The Ballad of the Flexible Bullet
- Author: Stephen King
- Language: English
- Genre: Fantasy, Novella
- Published in: The Magazine of Fantasy & Science Fiction (1st release), Skeleton Crew
- Publication date: 1984
- Publication place: United States
- Media type: Print (Magazine & Paperback)

= The Ballad of the Flexible Bullet =

Short story by Stephen King

The Ballad of the Flexible Bullet is a fantasy novella by American writer Stephen King, first published in The Magazine of Fantasy & Science Fiction in 1984 and collected in King's 1985 collection Skeleton Crew as well as the 2000 collection Secret Windows. The title is in reference to the narrator's belief that insanity is a sort of "flexible bullet": it will eventually kill, but how long this process takes, and how much damage the bullet does before the victim finally dies, are impossible to predict. Since the publication of this story, King has occasionally used the term "flexible bullet" to describe insanity, in reference to this story.

==Plot summary==
The main character is Henry, fiction editor for the struggling Logan's magazine. Henry receives an unsolicited short story called "The Ballad of the Flexible Bullet" from up-and-coming novelist Reg Thorpe, and considers the story to be very dark, but also a masterpiece. Through his correspondence with Thorpe, Henry learns of—and, due to Henry's own alcoholism, comes to believe in—Thorpe's various paranoid fantasies. Most notably, Henry and Thorpe believe that their typewriters serve as homes for Fornits, tiny elves who bring creativity and good luck. The story, told from Henry's perspective as he relays it in anecdotal form at a barbecue, concerns Henry's descent into Thorpe's madness. Meanwhile, Henry also struggles to get Thorpe's story published, despite the fact that Logan's is in the process of closing its fiction department.

==Connections==
In the television mini-series Nightmares and Dreamscapes, a fornit's symbol can be seen on a letter in the story "Battleground".

==Major themes==

Madness is the chief theme of the novella. The narrator is asked to tell a story about a young author who is driven insane by early acclaim. After naming and debating the merits of Sylvia Plath and other novelists, the narrator reveals to the audience his own personal experiences with insanity. Henry's drinking makes him susceptible to Thorpe's fantasies about Fornits and "They,"- shadowy antagonists never described in detail persecuting Thorpe and his Fornit.

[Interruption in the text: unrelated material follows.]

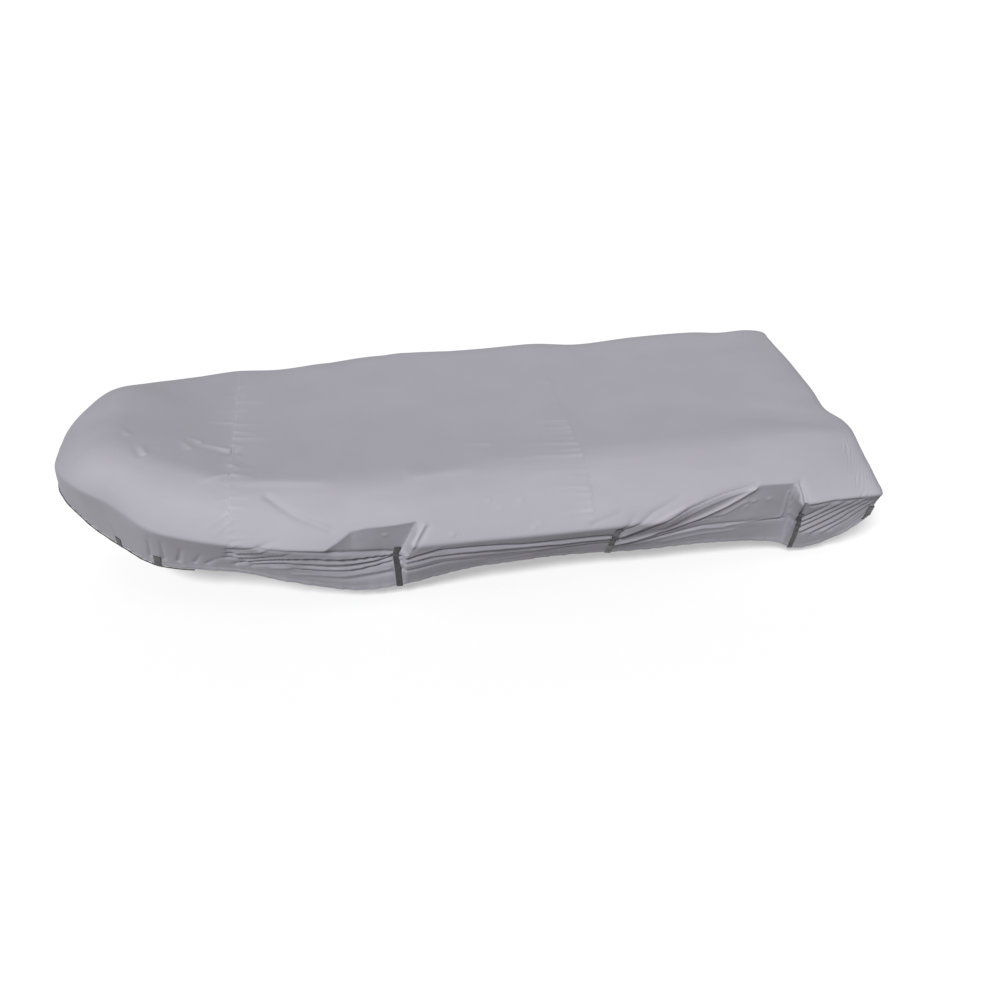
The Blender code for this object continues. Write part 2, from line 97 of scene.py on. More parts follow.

Henry confesses that he experienced a drunken hallucination where he met and communicated with his own Fornit, making Henry an unreliable narrator.

The narrator, Henry, is a recovering alcoholic. Much of the novella describes how Reg Thorpe's delusions, although unrelated to alcoholism, mirror and amplify Henry's own irrational and self-destructive conduct. This could be considered a case of folie à deux.

"The Ballad of the Flexible Bullet" shares a common theme of fear of nuclear power with Stephen King's novel The Tommyknockers. While at a literary party, the protagonist of The Tommyknockers delivers a drunken rant about the dangers of atomic power. This is of course similar to Thorpe and Henry's fears of radium crystals and radiation poisoning. The novella mentions the case of the Radium Girls as an example of society's ignorance of the dangers of nuclear power.

As the novella is the story of a story told at a house party, "The Ballad of the Flexible Bullet" is a frame tale.